Kemudian, berdasarkan pemikiran ini, diantara mereka ada yang sampai kepada tingkat pemahaman menganggap halalnya mencuri atau merampas harta kaum muslimin dengan keyakinan bahwa harta mereka adalah ghanimah (harta rampasan perang milik orang kafir). Atau enggan shalat di belakang orang yang tidak segolongan di masjid-masjid kaum muslimin karena menganggap bermakmum di belakang orang kafir hukumnya tidak sah. Bahkan sampai pada tingkatan upaya melakukan gerakan bawah tanah yang bertujuan untuk menggulingkan pemerintahan yang sah dengan alasan bahwa pemerintahan mereka telah kafir dan tidak berhukum dengan hukum Alloh, sehingga telah gugur kewajiban taat dan kewajiban berbaiat kepadanya. Sedangkan baiat hanyalah diserahkan kepada pemimpin kelompoknya saja. Dari sinilah cikal-bakal munculnya kaum Khawarij yang memorakporandakan keamanan negeri-negeri muslimin.
Di sisi lain, sebagian baiat diterapkan oleh kelompok-kelompok bid’ah hizbiyyah berorientasi bukan pada pemberontakan terhadap penguasa yang sah dan melakukan tindak kekerasan.
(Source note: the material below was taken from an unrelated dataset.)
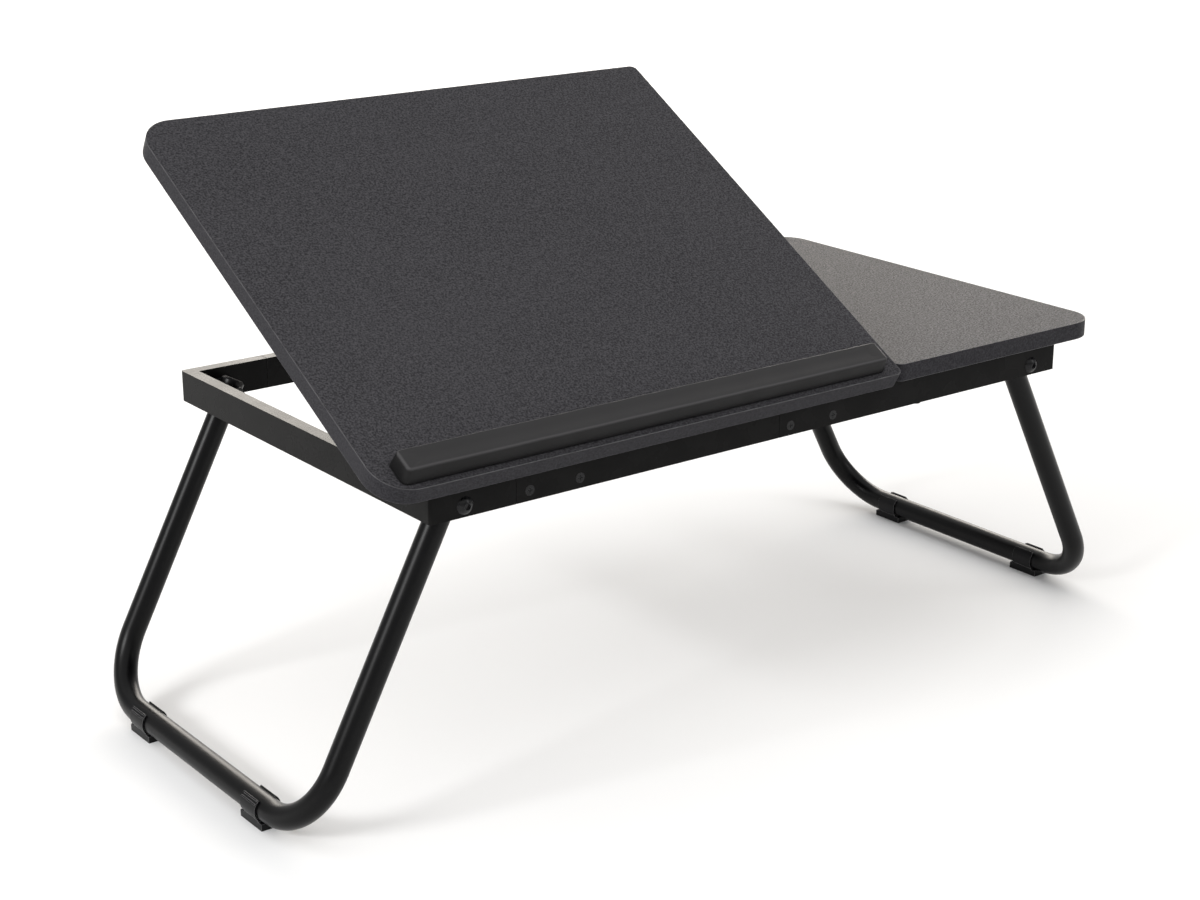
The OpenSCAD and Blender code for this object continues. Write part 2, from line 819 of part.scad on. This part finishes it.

Namun lebih fokus kepada sikap kultus individu kepada pemimpin kelompok  dan menaati seluruh ucapannya, serta menganggap bahwa seluruh ucapannya adalah benar dan tidak pernah salah (taklid). Ini seperti keyakinan kelompok-kelompok Shufiyah (Sufi) terhadap pemimpin dan orang yang dianggapnya sebagai wali Alloh.
Namun secara umum, baiat-baiat bid’ah hizbiyyah tersebut telah menanamkan pemahaman akan wajibnya taat kepada pemimpin yang dibaiat dan diharamkan menyelisihi perintah serta aturannya, karena hal itu akan menyebabkan mereka mati dengan cara mati jahiliah. Demikian menurut sangkaan mereka.
Abu Qilabah berkata:
مَا ابْتَدَعَ قَوْمٌ بِدْعَةً إِلَّا اسْتَحَلُّوا السَّيْفَ

“Tidaklah satu kaum melakukan satu bid’ah melainkan mereka akan menghalalkan pedang (yakni menghalalkan darah kaum muslimin)” (Syarah Ushul I’tiqad Ahlus Sunnah, Al-Lalaka’i, no. 247).